A PRD is generally written once the problem has been identified and a solution has been thought of. It then evolves as other teams interact with it and add their inputs.
How to Write a PRD
- 1. Define the product — summarise your plan. State the product you'll create, the project team and stakeholders, and a tentative release date. Include the product's purpose and the pain points it alleviates.
- 2. Determine goals — write the team's objectives for the product development process. Generate SMART goals — specific, measurable, achievable, relevant, and time-bound — that serve as goalposts.
- 3. Identify assumptions and constraints — assumptions are known roadblocks you'll encounter. Constraints are unknown external pressures. Defining them upfront leads to more accurate final expectations.

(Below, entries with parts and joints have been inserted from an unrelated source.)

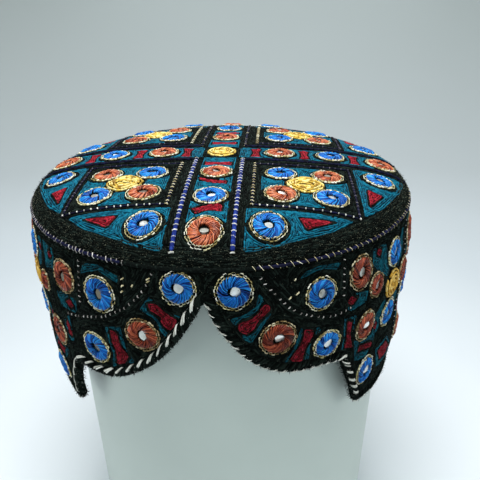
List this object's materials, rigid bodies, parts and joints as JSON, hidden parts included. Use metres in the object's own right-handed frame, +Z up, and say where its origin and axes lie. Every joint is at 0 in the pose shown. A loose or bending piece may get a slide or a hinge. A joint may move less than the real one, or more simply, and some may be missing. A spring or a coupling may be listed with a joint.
{
  "type": "sindhi cap on display stand",
  "caption": "Round embroidered cap with a domed crown, upright padded wall and pointed front notch, on a plain tapered tube stand.",
  "frame": {"origin": "centre of the part's box on the surface that the stand's foot rests on", "axes": "+Z up, -Y towards the front of the cap where the notch is, +X towards the right as seen from the front"},
  "size_m": [0.1982, 0.209, 0.212],
  "materials": {
    "crown_thread": "satin-stitched thread, teal with red, blue, orange and black, and small sewn-in mirrors",
    "band_thread": "black chain stitch, felted by wear",
    "wall_thread": "satin-stitched thread, teal and black with red, blue and rust, and small sewn-in mirrors",
    "seam_cord": "navy couched cord with pale stitches across it",
    "edge_cord": "black cord whipped with white thread",
    "stand": "smooth off-white",
    "mirror": "small hand-cut mirror glass held by stitches"
  },
  "bodies": {
    "root": {"crown_panel": "crown_thread", "crown_band": "band_thread", "side_wall": "wall_thread", "seam_cord": "seam_cord", "edge_cord": "edge_cord", "stand": "stand"}
  },
  "joints": []
}
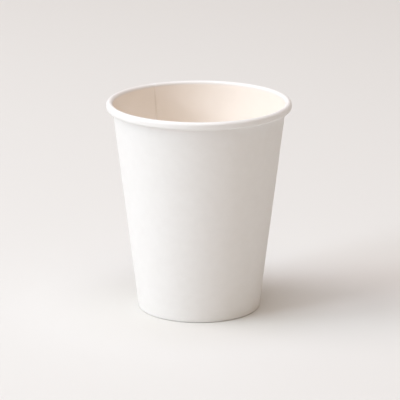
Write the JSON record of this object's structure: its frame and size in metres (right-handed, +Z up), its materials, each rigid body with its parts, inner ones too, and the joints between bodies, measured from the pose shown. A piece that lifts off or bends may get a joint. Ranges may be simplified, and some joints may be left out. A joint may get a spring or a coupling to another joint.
{
  "type": "paper cup",
  "caption": "Single-wall paper cup for a hot drink, a plain white cone with a lapped side seam, a rolled rim and a raised bottom.",
  "frame": {"origin": "centre of the cup on the surface that it stands on", "axes": "+Z up along the cup's axis; the front of the cup is at -Y, and the inner edge of the side seam is at the back left"},
  "size_m": [0.08, 0.08, 0.092],
  "materials": {
    "wall_board": "smooth white coated paperboard, satin",
    "bottom_board": "smooth white coated paperboard, satin"
  },
  "bodies": {
    "root": {"side_wall": "wall_board", "bottom_disc": "bottom_board"}
  },
  "joints": []
}
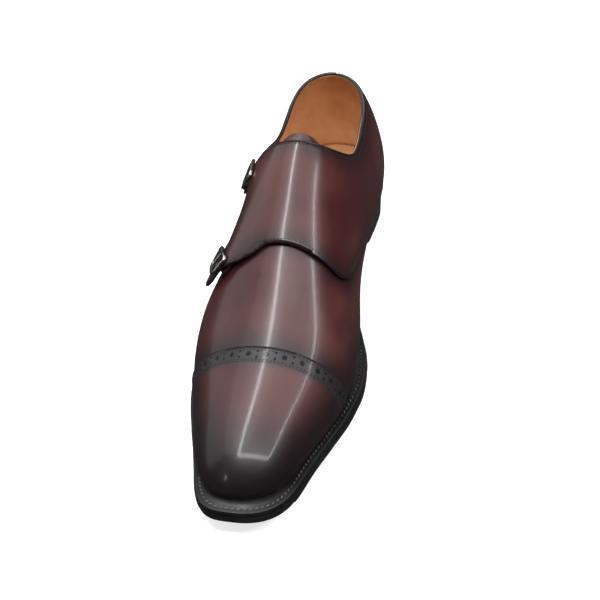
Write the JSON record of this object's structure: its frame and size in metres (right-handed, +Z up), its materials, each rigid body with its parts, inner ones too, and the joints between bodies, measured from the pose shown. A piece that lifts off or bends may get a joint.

- 4. Limit the scope of work — define what is and isn't within the project scope. Setting boundaries prevents scope creep and keeps the team on track.
- 5. List features — identify the product's primary features, describing how end users will use them. Describe each requirement in as much detail as possible. This section should be the most robust.
- 6. Define release criteria — identify the criteria that determine whether your product is customer-ready. This might include functionality, usability, and reliability.
- 7. Set metrics for success — decide on a methodology for approving work and ensuring quality. Track these metrics as you develop the product.